The tangled mountains and tropical jungles also makes this classic guerrilla country. In the event of a civil war in the coming months and rupture of Myanmar’s unity, India will get sucked into the chaos. Thailand and India are the only two plausible sanctuaries for the MI6 and CIA to navigate civil war conditions in Myanmar — and, Thailand enjoys friendly relations with China.
The US Secretary of State Antony Blinken spoke with his Indian counterpart S. Jaishankar not less than three times in as many months since the military takeover in Myanmar. To be sure, India’s cooperation is crucial for the success of the Anglo-American enterprise in Myanmar.
Myanmar figured prominently at the G7 foreign ministers’ meeting in London on May 3-5. Jaishankar travelled to London and met with Blinken. Neither side divulged details, but a Deutsche-Welle report flagged that “China was at the top of the agenda as the G7 foreign ministers discussed a range of human rights issues. Addressing the Myanmar coup and Russian aggression was also on the docket.”

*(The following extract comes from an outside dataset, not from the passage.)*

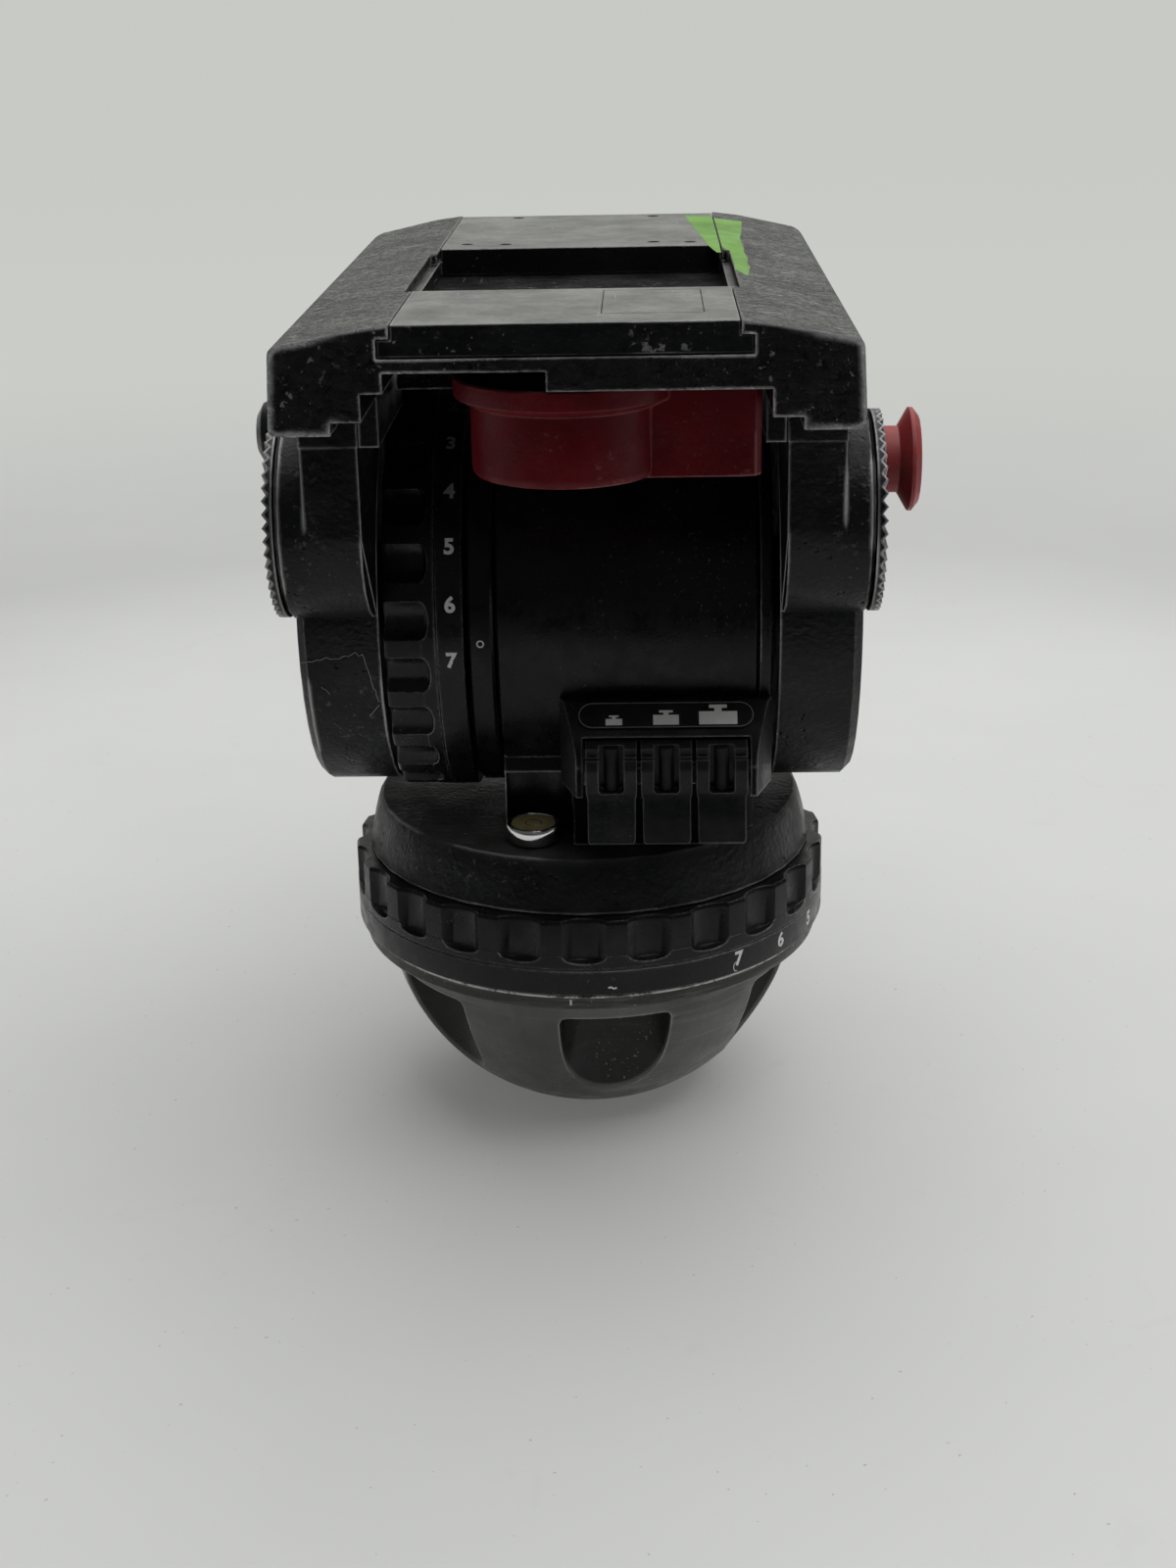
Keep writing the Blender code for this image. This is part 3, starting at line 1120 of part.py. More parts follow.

It added that the G7 ministers watched a video from Myanmar’s National Unity Government to “update the ministers with the current situation on the ground.” The joint communique issued after the London meeting devotes much attention to Myanmar (paras 21-24). It expresses “solidarity” with the National Unity Government and issues call for comprehensive sanctions against the Myanmar military, including an arms embargo.
The birth pangs of insurgencies are never open to public view, as intelligence agencies get the actors into play. The Myanmar situation has reached that point. This is the first big bash of post-Brexit UK (“Global Britain”) on the world stage. As so often in modern history, London will lead from the rear.
The Adani group’s decision to wind up business in Myanmar is well-timed. The influential corporate house probably had an animal instinct of the outcome of the G7 meet in London.